What is passive voice?
Finding passive voice in your writing is probably easier than writing a simple definition for passive voice without using passive voice! In instances of passive voice, the auxiliary verb be in some form, which includes are, and sometimes is, always precedes the verb. An auxiliary verb is a verb used to form tense and mood with other verbs. One of the easiest ways to catch passive voice in your writing is to run a find task for the words be and being. It won’t find everything, but it is a good start.
That’s it for the grammar lesson. What matters the most is that active voice is engaging and, well, active. Passive voice is often awkward and hard to understand. Now let’s look at a quick example of both:
Humans are destroying the rain forest.
The rain forest is being destroyed by humans.
After reading the short definition of passive voice above, you should be able to easily detect it in the second sentence — “being destroyed” being the clue. When writing, we often slip into passive voice without even realizing it, and the real obstacle is this: Humans have difficulty proofing their own work. It’s not a question of intelligence, but rather our physiology. Our brains know what we meant to say and when proofing, our brain tends to read what we meant rather than what we wrote. Most of us need a second pair of eyes to catch mistakes we can’t catch ourselves. This is why I have an editor, even though I’ve been writing most of my adult life.
Now let’s learn how to detect passive voice when writing in Word.
How to use Word to find passive voice
If using Microsoft 365, you have a new editing feature — Editor. It’s an upgrade to spell check. To access it, press F7, just as you would in earlier versions to trigger spell check. Editor is on the Home tab in Word for the web.
Editor opens with a first reading. The 80% grade isn’t horrible, but watch what happens when I change Format Writing to Casual (Figure A).
Figure A
To see what’s left to fix, click Clarity — it lists one issue. Doing so will select the passive sentence shown in Figure B.

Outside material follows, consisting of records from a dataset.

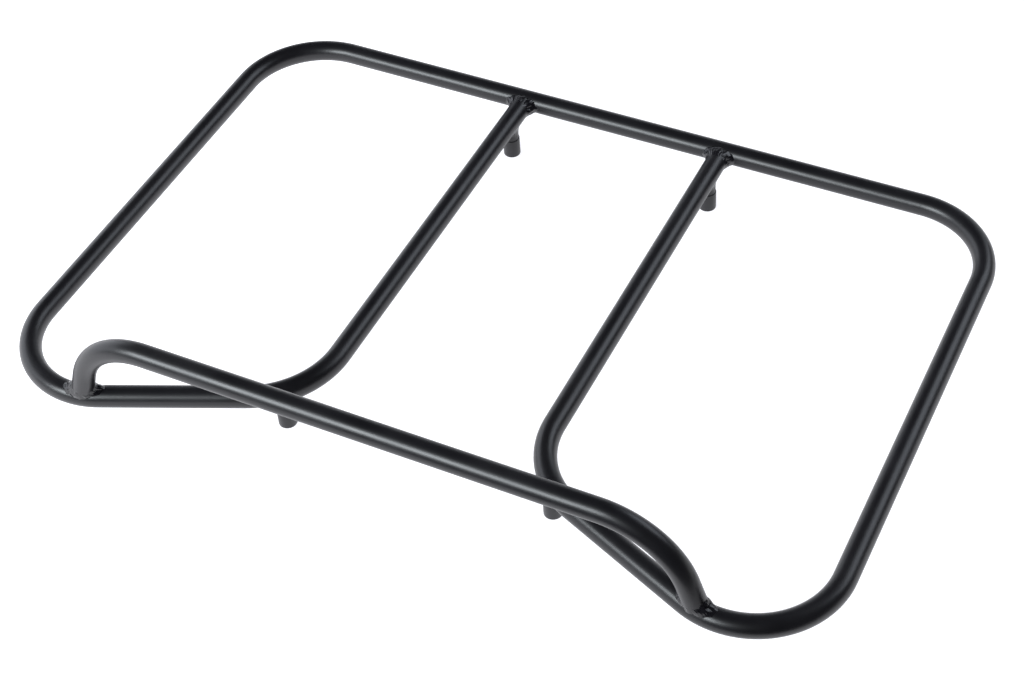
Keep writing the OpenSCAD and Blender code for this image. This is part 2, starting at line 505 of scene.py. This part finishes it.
@dataclass(frozen=True)
class RackPlan:
    """The rack's driving sizes, with the places that follow from them."""

    low: Vector
    high: Vector
    tube_r: float = 6.0 * MM
    tube_wall: float = 1.5 * MM
    deck_z: float = 23.5 * MM
    inner_x: float = 62.5 * MM
    rear_corner_r: float = 47.0 * MM
    front_corner_r: float = 46.0 * MM
    inner_bend_r: float = 50.0 * MM
    diagonal_angle: float = math.radians(22.6)
    hoop_foot_x: float = 173.0 * MM
    hoop_lean: float = math.radians(18.0)
    hoop_bend_r: float = 46.0 * MM
    rear_boss_inset: float = 22.0 * MM
    front_boss_turn: float = math.radians(45.0)

    @property
    def side_x(self) -> float:
        """Centreline of the side rails."""
        return self.high.x - self.tube_r

    @property
    def rear_y(self) -> float:
        """Centreline of the rear rail."""
        return self.high.y - self.tube_r

    @property
    def bar_z(self) -> float:
        """Centreline of the hoop's bar."""
        return self.high.z - self.tube_r

    @property
    def front_corner(self) -> Vector:
        """Centre of the right front corner's bend."""
        front_y = self.low.y + self.tube_r
        return Vector((self.side_x - self.front_corner_r, front_y + self.front_corner_r, self.deck_z))

    @property
    def diagonal_start(self) -> Vector:
        """Where the right diagonal meets the front corner's bend."""
        turn = math.pi / 2 + self.diagonal_angle
        return self.front_corner + self.front_corner_r * Vector((math.cos(turn), -math.sin(turn), 0.0))

    @property
    def diagonal_length(self) -> float:
        """Length of the diagonal between its two bends."""
        end_x = self.inner_x + self.inner_bend_r * (1 - math.sin(self.diagonal_angle))
        return (self.diagonal_start.x - end_x) / math.cos(self.diagonal_angle)

    @property
    def inner_bend(self) -> Vector:
        """Centre of the bend where the right inner rail turns into the diagonal."""
        rise = self.diagonal_length * math.sin(self.diagonal_angle)
        rise += self.inner_bend_r * math.cos(self.diagonal_angle)
        return Vector((self.inner_x + self.inner_bend_r, self.diagonal_start.y + rise, self.deck_z))

    @property
    def foot_run(self) -> float:
        """The hoop foot's distance along the front centreline from the diagonal's end, round the corner."""
        reach = math.acos((self.hoop_foot_x - self.front_corner.x) / self.front_corner_r)
        return (math.pi / 2 + self.diagonal_angle - reach) * self.front_corner_r

    def front_at(self, run: float) -> Vector:
        """A point of the front centreline.

        Args:
            run: Its distance from the diagonal's end, positive round the corner.

        Returns:
            The point.
        """
        if run < 0:
            return self.diagonal_start + run * self.front_heading(0.0)
        a = run / self.front_corner_r - math.pi / 2 - self.diagonal_angle
        return self.front_corner + self.front_corner_r * Vector((math.cos(a), math.sin(a), 0.0))

    def front_heading(self, run: float) -> Vector:
        """The front centreline's direction at a run."""
        a = max(run, 0.0) / self.front_corner_r - math.pi / 2 - self.diagonal_angle
        return Vector((-math.sin(a), math.cos(a), 0.0))

    def inner_at(self, run: float) -> Vector:
        """A point of the inner rail's centreline.

        Args:
            run: Its distance from the start of the bend, positive round the bend.

        Returns:
            The point.
        """
        if run < 0:
            return Vector((self.inner_x, self.inner_bend.y - run, self.deck_z))
        a = math.pi + run / self.inner_bend_r
        return self.inner_bend + self.inner_bend_r * Vector((math.cos(a), math.sin(a), 0.0))

    def inner_heading(self, run: float) -> Vector:
        """The inner rail's direction at a run."""
        a = math.pi + max(run, 0.0) / self.inner_bend_r
        return Vector((-math.sin(a), math.cos(a), 0.0))


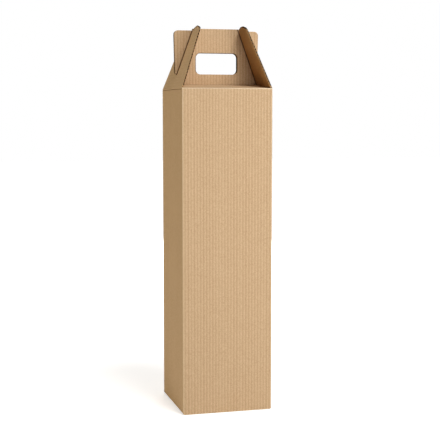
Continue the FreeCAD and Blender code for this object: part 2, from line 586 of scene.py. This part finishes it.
@dataclass(frozen=True)
class PlainPaper:
    """Bare paper stock with a fine tooth, for what shows only as a line: cut edges, lips and fluting.

    The eye gets a matt line of two close browns that mottle it.
    """

    name: str
    colour: str
    dark_colour: str
    roughness: float = 0.95
    specular: float = 0.2
    tooth: float = 0.5 * MM

    def build(self) -> bpy.types.Material:
        """Make the paper with a fine mottle of two browns.

        Returns:
            The material.
        """
        material = new_material(self.name)
        tree = material.node_tree
        place = add_node(tree, "ShaderNodeTexCoord")
        noise = add_node(
            tree, "ShaderNodeTexNoise", {"Vector": place.outputs["Object"]}, {"Scale": 1 / self.tooth}
        )
        colour = add_node(
            tree,
            "ShaderNodeMix",
            {"Factor": noise.outputs[0]},
            {"A": linear(self.colour), "B": linear(self.dark_colour)},
            data_type="RGBA",
        )
        shader = add_node(
            tree,
            "ShaderNodeBsdfPrincipled",
            {"Base Color": colour.outputs[2]},
            {"Roughness": self.roughness, "IOR": PAPER_IOR, "Specular IOR Level": self.specular},
        )
        add_node(tree, "ShaderNodeOutputMaterial", {"Surface": shader.outputs[0]})
        return material


@dataclass(frozen=True)
class Finishes:
    """The finishes that are built once and handed to the pieces."""

    upright_liner: bpy.types.Material
    cut_edge: bpy.types.Material
    opened_flute: bpy.types.Material
    crushed_lip: bpy.types.Material
    fluting: bpy.types.Material
    crease: bpy.types.Material

    @classmethod
    def build(cls, hinge: Vector) -> "Finishes":
        """Build every material but the flaps' own liners.

        Args:
            hinge: A point on either flap's hinge line.

        Returns:
            The finishes.
        """
        return cls(
            # The upright liner carries the seam's painted shade.
            upright_liner=KraftLiner().build(FluteRun.UPRIGHT, seam_shade=PaintedSeamShade(hinge)),
            cut_edge=PlainPaper("cut_kraft_edge", "#bf9a6f", "#9a764e").build(),
            # Cut edges along the flutes are drawn dark: the open channels, and painted shade.
            opened_flute=PlainPaper("flute_cut_lengthwise", "#4d3119", "#2e1c0e").build(),
            # A dark rim beside some cut edges: painted shade.
            crushed_lip=PlainPaper("liner_lip_crushed_by_the_die", "#74502e", "#573718").build(),
            # The fluting is drawn near black: painted shade inside the open channels.
            fluting=PlainPaper("fluting_paper", "#2c1b0d", "#1c1108").build(),
            # The crease web's dark paper is painted shade along the flaps' creases.
            crease=PlainPaper("creased_liner", "#856340", "#64492b").build(),
        )


@dataclass(frozen=True)
class FlutedBoard:
    """Section of the E-flute board: two liners with a wave of fluting paper between them."""

    thickness: float = 1.6 * MM
    liner: float = 0.15 * MM
    fluting: float = 0.14 * MM
    pitch: float = FLUTE_PITCH
    wave_steps: int = 12
    crest_share: float = 0.1  # of a pitch, where the fluting is glued to the liner
    steepness: float = 2.2  # of the wave's sides, with flat tips
    lopsided: float = 0.75  # how far the die pushed the wave towards one liner
    crushed_share: float = 0.3  # of full width, left to the channels on the side that the die crushed

    def channel(self, length: float) -> bpy.types.Mesh:
        """Make the air channel on one side of the fluting, as a prism along Z from the origin.

        Args:
            length: The channel's length.

        Returns:
            The closed mesh, its flat side towards +Y under the liner.
        """
        roof = self.thickness / 2 - self.liner
        swing = roof - self.fluting / 2
        points = []
        for step in range(self.wave_steps + 1):
            along = self.crest_share + (1 - 2 * self.crest_share) * step / self.wave_steps
            wave = self.steepness * math.cos(2 * math.pi * along) - self.lopsided
            points.append(((along - 0.5) * self.pitch, swing * max(-1.0, min(1.0, wave)) + self.fluting / 2))
        points += [(points[-1][0], roof), (points[0][0], roof)]
        board = bmesh.new()
        ring = [board.verts.new((x, y, 0.0)) for x, y in points]
        face = board.faces.new(ring)
        pushed = bmesh.ops.extrude_face_region(board, geom=[face])
        moved = [part for part in pushed["geom"] if isinstance(part, bmesh.types.BMVert)]
        bmesh.ops.translate(board, verts=moved, vec=(0.0, 0.0, length))
        bmesh.ops.recalc_face_normals(board, faces=board.faces)
        mesh = bpy.data.meshes.new("flute_channel")
        board.to_mesh(mesh)
        board.free()
        return mesh


@dataclass
class FluteRow:
    """A row of air channels, made with Geometry Nodes, that opens the cut edges of a board."""

    board: FlutedBoard
    name: str
    width: float
    length: float
    paper: bpy.types.Material
    place: Matrix = field(default_factory=Matrix.Identity)

    def tree(self) -> bpy.types.NodeTree:
        """Build the node tree that repeats a channel, turned over at every other step.

        Returns:
            The geometry node tree, with its sizes as named inputs.
        """
        tree = bpy.data.node_groups.new(f"{self.name}_row", "GeometryNodeTree")
        tree.interface.new_socket("Geometry", in_out="OUTPUT", socket_type="NodeSocketGeometry")
        for label, kind in (
            ("Geometry", "NodeSocketGeometry"),
            ("Count", "NodeSocketInt"),
            ("Half Pitch", "NodeSocketFloat"),
            ("Crushed Share", "NodeSocketFloat"),
            ("Paper", "NodeSocketMaterial"),
        ):
            tree.interface.new_socket(label, in_out="INPUT", socket_type=kind)
        given = add_node(tree, "NodeGroupInput")
        step = add_node(tree, "ShaderNodeCombineXYZ", {"X": given.outputs["Half Pitch"]})
        line = add_node(
            tree, "GeometryNodeMeshLine", {"Count": given.outputs["Count"], "Offset": step.outputs[0]}
        )
        index = add_node(tree, "GeometryNodeInputIndex")
        odd = add_node(tree, "ShaderNodeMath", {0: index.outputs[0]}, {1: 2.0}, operation="MODULO")
        turn = add_node(tree, "ShaderNodeMath", {0: odd.outputs[0]}, {1: math.pi}, operation="MULTIPLY")
        turned = add_node(tree, "ShaderNodeCombineXYZ", {"Z": turn.outputs[0]})
        width = add_node(
            tree,
            "ShaderNodeMapRange",
            {"Value": odd.outputs[0], "To Max": given.outputs["Crushed Share"]},
            {"To Min": 1.0},
        )
        squeezed = add_node(tree, "ShaderNodeCombineXYZ", {"X": width.outputs[0]}, {"Y": 1.0, "Z": 1.0})
        channels = add_node(
            tree,
            "GeometryNodeInstanceOnPoints",
            {
                "Points": line.outputs[0],
                "Instance": given.outputs["Geometry"],
                "Rotation": turned.outputs[0],
                "Scale": squeezed.outputs[0],
            },
        )
        whole = add_node(tree, "GeometryNodeRealizeInstances", {0: channels.outputs[0]})
        dressed = add_node(
            tree,
            "GeometryNodeSetMaterial",
            {"Geometry": whole.outputs[0], "Material": given.outputs["Paper"]},
        )
        add_node(tree, "NodeGroupOutput", {0: dressed.outputs[0]})
        return tree

    def build(self) -> bpy.types.Object:
        """Make the row as one plain mesh object, in place.

        Returns:
            The cutter object.
        """
        row = bpy.data.objects.new(self.name, self.board.channel(self.length))
        bpy.context.scene.collection.objects.link(row)
        tree = self.tree()
        modifier = row.modifiers.new("row", "NODES")
        modifier.node_group = tree
        sockets = {item.name: item.identifier for item in tree.interface.items_tree if item.in_out == "INPUT"}
        half_pitch = self.board.pitch / 2
        count = int(self.width / half_pitch)
        modifier[sockets["Count"]] = count
        modifier[sockets["Half Pitch"]] = half_pitch
        modifier[sockets["Crushed Share"]] = self.board.crushed_share
        modifier[sockets["Paper"]] = self.paper
        settle(row)
        centred = Matrix.Translation((-(count - 1) * half_pitch / 2, 0.0, 0.0))
        row.data.transform(self.place @ centred)
        return row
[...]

Not only does Editor highlight the sentence, but it also offers an active voice alternative. Click the correction to replace the passive sentence with Editor’s active sentence. Editor will continue to highlight passive sentences until you have corrected them all.
You can always click the Ignore Once option if the passive sentence is the best way to say something — it rarely is, but you do have that option.
Figure B
Let Editor help you improve your writing by finding passive voice sentences. But you might be wondering how it knows to check for passive voice.
How to enable the search for passive voice in Word
If Editor isn’t finding passive voice, it’s possible that this option is disabled in your copy of Word. Do the following to check this option:
- Click the File tab and choose Options.
- Click Proofing in the left pane.
- In the Correcting Spelling and Grammar in Word section, look for the Writing Styles dropdown shown in Figure C.
- Choose Grammar and then click Settings.
- In the resulting dialog, choose Grammar Settings from the Writing Style dropdown (it shouldn’t be necessary).
- In the Clarity section, check both Passive Voice and Passive Voice with Unknown Action (Figure D).
- Click OK twice.
Figure C
Figure D
Once you enable the passive voice settings, Word will display a thin blue squiggly line under passive voice making them easier to spot and fix immediately.
Editor seems a bit slow on occasion. If you click an option and nothing happens, close it and try again.